しかし今回の事件に限って言えばデマゴギーによって踊らされてる人の気持ちもわからないでもないのだ。それだけショックが大きかったのだろう。個人的にも今回の事件はショックが大きい。ニュースとしては東日本大震災以来最もショックなニュースだった。東日本大震災では知人が亡くなっているのであれはニュースとしてよりは自らの周辺で起きた出来事と感じている一方で、京アニの事件は他人に起きた不幸として報道されたなかでは最もショックだった。
そこまでフリークなアニメファンでもない自分にとってもこれほどショックだったのであればオタクの人達の心痛はいかほどかと思う。
悲しくて悔しくて怒りでどうにかなりそうでそれでインターネットで情報を集めているうちに悪意あるフェイクニュースにたどりつき、それを反射的に拡散してしまったとしても「しょうがない」と思うのだ。悲しみは人間を弱くする。よくも、悪くもだ。
なので、なんというかそこまで愚かさに限定して語っていい話ではないと思う。インターネットの書き込みを見てポピュリズムは愚かだ、ネトウヨは愚かだ、ラディフェミは愚かだといった意見をよく散見する。しかし彼らにも正当性はなくとも理由はある。そう考えることとなった理由を構成する背景が何かを考えればすくなくとも単純に愚かだとは言えないとも思うのだ。
今回の事件に関してはNHKの記者が事件に関連しているのではないかといったまとめサイトの情報などもあったが、誰かのせいにして(一応の)事件の論理を構築して憎しみをその敵に向けて消化するのがよく見られた。件のツイッターもそのひとつだろう。そういうものに即時的に反応すること。それは絶対に正しくない。正しくないと、すこし冷静に考えれば誰でもわかることなのにそれでも敵を設定せずにはいられない。
考えるよりも先に感情が動く。そういうふうに人間はできているものなんだろう。そして僕はそれはそんなに悲観するべき現象ではないような気がしている。それだけの悲しみを持つほどに何かを好きでいることは良いことだ。愛情が強ければそれを失った時に同量の悲しみや憎しみを持つことになる。

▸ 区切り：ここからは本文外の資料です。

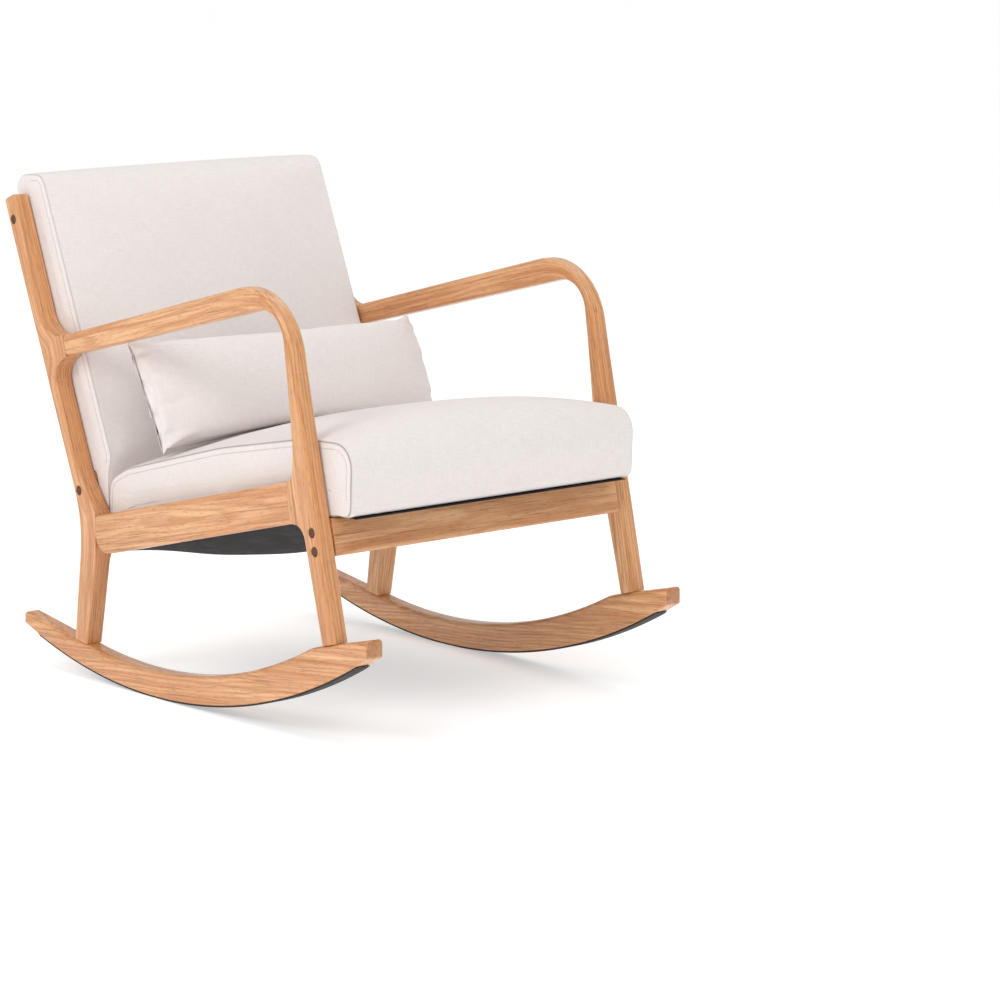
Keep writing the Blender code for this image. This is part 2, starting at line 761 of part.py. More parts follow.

それだけ京アニは愛されていたんだなと、それだけの話のように見える。
悲しくてそれを忘れるためにフェイクニュースに飛びついたってどうということはない。それが真実でなければ一時的に消化されるだけのものだ。それで溜飲がさがるのであればフェイクもデマゴギーもどんどん自らのために利用すればいい。それでもフェイクニュースが特定個人の現実に侵食するほどに悪意をもって拡散した場合には「それはまずいよ」と冷静でいられる人が言ってあげればいい。今回のツイッターはマスメディアという個人に比べれば抽象的なものを材料にしているのでそこまでの悪影響はないだろう(仮にフェイクだとすればの話)。
マスコミ叩きの材料に利用されるぐらいかわいいものだ。
悲しい人がいて悲しさゆえに間違った行動や考えを持ってしまうのはとても人間的である。それがインターネットを通すとなぜか悲しさゆえに間違う人を愚かだと思ってしまう。しかし僕は彼らの立場に立たざるをえない。
きっと僕は同じように最大限に愛している何かを失った時に、同じように冷静でいられなくなり、同じようにそれが嘘でも自分の悲しさを消化せずにはいられないからだ。
今回はまだすこし距離を置いて物事が見える「他人」でいられる。しかし彼ら(フェイクやデマゴギーに踊らされる人)と僕はそれほど・・・というかまったく違わないだろうと確信もしているのだ。